### To be done
Below are records to be output exactly, every one of them.

+++ Records shown

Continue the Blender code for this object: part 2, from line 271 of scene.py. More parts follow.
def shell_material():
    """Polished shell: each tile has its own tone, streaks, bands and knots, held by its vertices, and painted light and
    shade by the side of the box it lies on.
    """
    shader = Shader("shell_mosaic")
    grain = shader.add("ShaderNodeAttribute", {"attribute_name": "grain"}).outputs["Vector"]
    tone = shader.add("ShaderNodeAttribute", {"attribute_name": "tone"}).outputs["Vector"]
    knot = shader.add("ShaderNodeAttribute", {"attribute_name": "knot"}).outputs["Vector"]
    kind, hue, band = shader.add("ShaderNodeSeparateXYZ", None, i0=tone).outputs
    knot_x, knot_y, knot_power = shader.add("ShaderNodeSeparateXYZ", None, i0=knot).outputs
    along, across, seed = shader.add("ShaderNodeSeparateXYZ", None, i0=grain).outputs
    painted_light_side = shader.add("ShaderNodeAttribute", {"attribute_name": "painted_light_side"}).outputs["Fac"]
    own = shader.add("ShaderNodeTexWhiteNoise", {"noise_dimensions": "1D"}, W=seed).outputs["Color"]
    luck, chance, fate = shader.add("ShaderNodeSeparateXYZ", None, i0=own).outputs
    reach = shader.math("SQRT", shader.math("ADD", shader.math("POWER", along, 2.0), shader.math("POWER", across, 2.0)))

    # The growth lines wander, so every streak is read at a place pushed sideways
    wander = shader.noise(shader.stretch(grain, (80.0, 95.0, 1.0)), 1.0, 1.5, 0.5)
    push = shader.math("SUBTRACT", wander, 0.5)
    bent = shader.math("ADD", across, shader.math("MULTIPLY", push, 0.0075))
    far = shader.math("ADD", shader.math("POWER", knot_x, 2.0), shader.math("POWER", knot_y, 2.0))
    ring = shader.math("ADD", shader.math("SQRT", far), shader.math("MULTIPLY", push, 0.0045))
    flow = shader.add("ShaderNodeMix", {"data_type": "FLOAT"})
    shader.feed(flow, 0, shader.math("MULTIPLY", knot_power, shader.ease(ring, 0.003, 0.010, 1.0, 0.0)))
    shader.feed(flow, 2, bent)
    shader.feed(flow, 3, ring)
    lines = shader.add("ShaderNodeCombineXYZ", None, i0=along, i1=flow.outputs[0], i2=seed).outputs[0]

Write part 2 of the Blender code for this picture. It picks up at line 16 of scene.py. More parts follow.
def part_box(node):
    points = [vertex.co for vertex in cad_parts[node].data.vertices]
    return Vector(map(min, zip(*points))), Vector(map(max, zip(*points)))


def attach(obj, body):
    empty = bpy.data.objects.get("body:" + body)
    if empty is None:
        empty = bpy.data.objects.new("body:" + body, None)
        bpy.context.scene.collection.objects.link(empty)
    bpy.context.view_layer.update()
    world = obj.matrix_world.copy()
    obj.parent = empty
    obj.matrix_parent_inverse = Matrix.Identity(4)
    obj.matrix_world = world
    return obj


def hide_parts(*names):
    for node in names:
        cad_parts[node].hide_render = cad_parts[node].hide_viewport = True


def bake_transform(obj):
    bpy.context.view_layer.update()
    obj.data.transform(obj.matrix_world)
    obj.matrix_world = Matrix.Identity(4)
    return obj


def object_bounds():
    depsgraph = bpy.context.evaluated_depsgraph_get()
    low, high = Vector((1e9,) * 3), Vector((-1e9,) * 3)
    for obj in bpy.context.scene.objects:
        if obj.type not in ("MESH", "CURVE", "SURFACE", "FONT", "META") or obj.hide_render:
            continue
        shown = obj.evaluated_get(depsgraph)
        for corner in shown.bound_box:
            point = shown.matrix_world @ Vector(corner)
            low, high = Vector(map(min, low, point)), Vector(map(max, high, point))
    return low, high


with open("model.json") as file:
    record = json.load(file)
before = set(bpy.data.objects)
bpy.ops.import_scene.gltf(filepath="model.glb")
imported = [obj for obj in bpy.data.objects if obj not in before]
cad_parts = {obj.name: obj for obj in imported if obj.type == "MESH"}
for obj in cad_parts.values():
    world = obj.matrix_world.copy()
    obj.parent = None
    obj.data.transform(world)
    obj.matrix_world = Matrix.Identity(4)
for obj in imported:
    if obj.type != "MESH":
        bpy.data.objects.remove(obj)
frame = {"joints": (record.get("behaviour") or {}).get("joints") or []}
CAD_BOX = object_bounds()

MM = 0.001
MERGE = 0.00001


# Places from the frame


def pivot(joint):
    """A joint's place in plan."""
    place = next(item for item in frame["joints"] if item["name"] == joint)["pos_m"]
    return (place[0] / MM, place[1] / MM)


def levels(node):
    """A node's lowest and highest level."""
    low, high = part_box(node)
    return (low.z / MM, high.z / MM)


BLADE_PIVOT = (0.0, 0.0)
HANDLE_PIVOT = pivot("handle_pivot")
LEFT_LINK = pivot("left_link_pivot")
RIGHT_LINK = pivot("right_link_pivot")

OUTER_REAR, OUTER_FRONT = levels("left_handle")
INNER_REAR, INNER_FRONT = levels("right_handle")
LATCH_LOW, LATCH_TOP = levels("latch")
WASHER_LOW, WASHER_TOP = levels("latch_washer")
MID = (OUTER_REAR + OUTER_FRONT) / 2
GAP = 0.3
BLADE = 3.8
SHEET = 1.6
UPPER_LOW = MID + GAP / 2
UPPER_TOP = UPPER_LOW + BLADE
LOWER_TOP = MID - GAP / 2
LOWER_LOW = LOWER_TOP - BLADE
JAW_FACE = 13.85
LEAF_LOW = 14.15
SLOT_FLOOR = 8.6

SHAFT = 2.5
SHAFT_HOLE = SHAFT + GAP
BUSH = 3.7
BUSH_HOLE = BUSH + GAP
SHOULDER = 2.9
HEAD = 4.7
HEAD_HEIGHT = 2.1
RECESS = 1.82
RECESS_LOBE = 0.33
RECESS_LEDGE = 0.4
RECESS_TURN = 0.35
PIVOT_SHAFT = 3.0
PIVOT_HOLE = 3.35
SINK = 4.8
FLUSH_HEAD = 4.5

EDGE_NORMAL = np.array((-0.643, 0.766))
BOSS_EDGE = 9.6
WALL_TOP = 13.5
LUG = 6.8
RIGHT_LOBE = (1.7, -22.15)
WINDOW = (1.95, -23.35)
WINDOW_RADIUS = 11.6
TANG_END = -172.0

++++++

### Answer
Continue the Blender code for this object: part 2, from line 271 of scene.py. More parts follow.
def shell_material():
    """Polished shell: each tile has its own tone, streaks, bands and knots, held by its vertices, and painted light and
    shade by the side of the box it lies on.
    """
    shader = Shader("shell_mosaic")
    grain = shader.add("ShaderNodeAttribute", {"attribute_name": "grain"}).outputs["Vector"]
    tone = shader.add("ShaderNodeAttribute", {"attribute_name": "tone"}).outputs["Vector"]
    knot = shader.add("ShaderNodeAttribute", {"attribute_name": "knot"}).outputs["Vector"]
    kind, hue, band = shader.add("ShaderNodeSeparateXYZ", None, i0=tone).outputs
    knot_x, knot_y, knot_power = shader.add("ShaderNodeSeparateXYZ", None, i0=knot).outputs
    along, across, seed = shader.add("ShaderNodeSeparateXYZ", None, i0=grain).outputs
    painted_light_side = shader.add("ShaderNodeAttribute", {"attribute_name": "painted_light_side"}).outputs["Fac"]
    own = shader.add("ShaderNodeTexWhiteNoise", {"noise_dimensions": "1D"}, W=seed).outputs["Color"]
    luck, chance, fate = shader.add("ShaderNodeSeparateXYZ", None, i0=own).outputs
    reach = shader.math("SQRT", shader.math("ADD", shader.math("POWER", along, 2.0), shader.math("POWER", across, 2.0)))

    # The growth lines wander, so every streak is read at a place pushed sideways
    wander = shader.noise(shader.stretch(grain, (80.0, 95.0, 1.0)), 1.0, 1.5, 0.5)
    push = shader.math("SUBTRACT", wander, 0.5)
    bent = shader.math("ADD", across, shader.math("MULTIPLY", push, 0.0075))
    far = shader.math("ADD", shader.math("POWER", knot_x, 2.0), shader.math("POWER", knot_y, 2.0))
    ring = shader.math("ADD", shader.math("SQRT", far), shader.math("MULTIPLY", push, 0.0045))
    flow = shader.add("ShaderNodeMix", {"data_type": "FLOAT"})
    shader.feed(flow, 0, shader.math("MULTIPLY", knot_power, shader.ease(ring, 0.003, 0.010, 1.0, 0.0)))
    shader.feed(flow, 2, bent)
    shader.feed(flow, 3, ring)
    lines = shader.add("ShaderNodeCombineXYZ", None, i0=along, i1=flow.outputs[0], i2=seed).outputs[0]

Write part 2 of the Blender code for this picture. It picks up at line 16 of scene.py. More parts follow.
def part_box(node):
    points = [vertex.co for vertex in cad_parts[node].data.vertices]
    return Vector(map(min, zip(*points))), Vector(map(max, zip(*points)))


def attach(obj, body):
    empty = bpy.data.objects.get("body:" + body)
    if empty is None:
        empty = bpy.data.objects.new("body:" + body, None)
        bpy.context.scene.collection.objects.link(empty)
    bpy.context.view_layer.update()
    world = obj.matrix_world.copy()
    obj.parent = empty
    obj.matrix_parent_inverse = Matrix.Identity(4)
    obj.matrix_world = world
    return obj


def hide_parts(*names):
    for node in names:
        cad_parts[node].hide_render = cad_parts[node].hide_viewport = True


def bake_transform(obj):
    bpy.context.view_layer.update()
    obj.data.transform(obj.matrix_world)
    obj.matrix_world = Matrix.Identity(4)
    return obj


def object_bounds():
    depsgraph = bpy.context.evaluated_depsgraph_get()
    low, high = Vector((1e9,) * 3), Vector((-1e9,) * 3)
    for obj in bpy.context.scene.objects:
        if obj.type not in ("MESH", "CURVE", "SURFACE", "FONT", "META") or obj.hide_render:
            continue
        shown = obj.evaluated_get(depsgraph)
        for corner in shown.bound_box:
            point = shown.matrix_world @ Vector(corner)
            low, high = Vector(map(min, low, point)), Vector(map(max, high, point))
    return low, high


with open("model.json") as file:
    record = json.load(file)
before = set(bpy.data.objects)
bpy.ops.import_scene.gltf(filepath="model.glb")
imported = [obj for obj in bpy.data.objects if obj not in before]
cad_parts = {obj.name: obj for obj in imported if obj.type == "MESH"}
for obj in cad_parts.values():
    world = obj.matrix_world.copy()
    obj.parent = None
    obj.data.transform(world)
    obj.matrix_world = Matrix.Identity(4)
for obj in imported:
    if obj.type != "MESH":
        bpy.data.objects.remove(obj)
frame = {"joints": (record.get("behaviour") or {}).get("joints") or []}
CAD_BOX = object_bounds()

MM = 0.001
MERGE = 0.00001


# Places from the frame


def pivot(joint):
    """A joint's place in plan."""
    place = next(item for item in frame["joints"] if item["name"] == joint)["pos_m"]
    return (place[0] / MM, place[1] / MM)


def levels(node):
    """A node's lowest and highest level."""
    low, high = part_box(node)
    return (low.z / MM, high.z / MM)


BLADE_PIVOT = (0.0, 0.0)
HANDLE_PIVOT = pivot("handle_pivot")
LEFT_LINK = pivot("left_link_pivot")
RIGHT_LINK = pivot("right_link_pivot")

OUTER_REAR, OUTER_FRONT = levels("left_handle")
INNER_REAR, INNER_FRONT = levels("right_handle")
LATCH_LOW, LATCH_TOP = levels("latch")
WASHER_LOW, WASHER_TOP = levels("latch_washer")
MID = (OUTER_REAR + OUTER_FRONT) / 2
GAP = 0.3
BLADE = 3.8
SHEET = 1.6
UPPER_LOW = MID + GAP / 2
UPPER_TOP = UPPER_LOW + BLADE
LOWER_TOP = MID - GAP / 2
LOWER_LOW = LOWER_TOP - BLADE
JAW_FACE = 13.85
LEAF_LOW = 14.15
SLOT_FLOOR = 8.6

SHAFT = 2.5
SHAFT_HOLE = SHAFT + GAP
BUSH = 3.7
BUSH_HOLE = BUSH + GAP
SHOULDER = 2.9
HEAD = 4.7
HEAD_HEIGHT = 2.1
RECESS = 1.82
RECESS_LOBE = 0.33
RECESS_LEDGE = 0.4
RECESS_TURN = 0.35
PIVOT_SHAFT = 3.0
PIVOT_HOLE = 3.35
SINK = 4.8
FLUSH_HEAD = 4.5

EDGE_NORMAL = np.array((-0.643, 0.766))
BOSS_EDGE = 9.6
WALL_TOP = 13.5
LUG = 6.8
RIGHT_LOBE = (1.7, -22.15)
WINDOW = (1.95, -23.35)
WINDOW_RADIUS = 11.6
TANG_END = -172.0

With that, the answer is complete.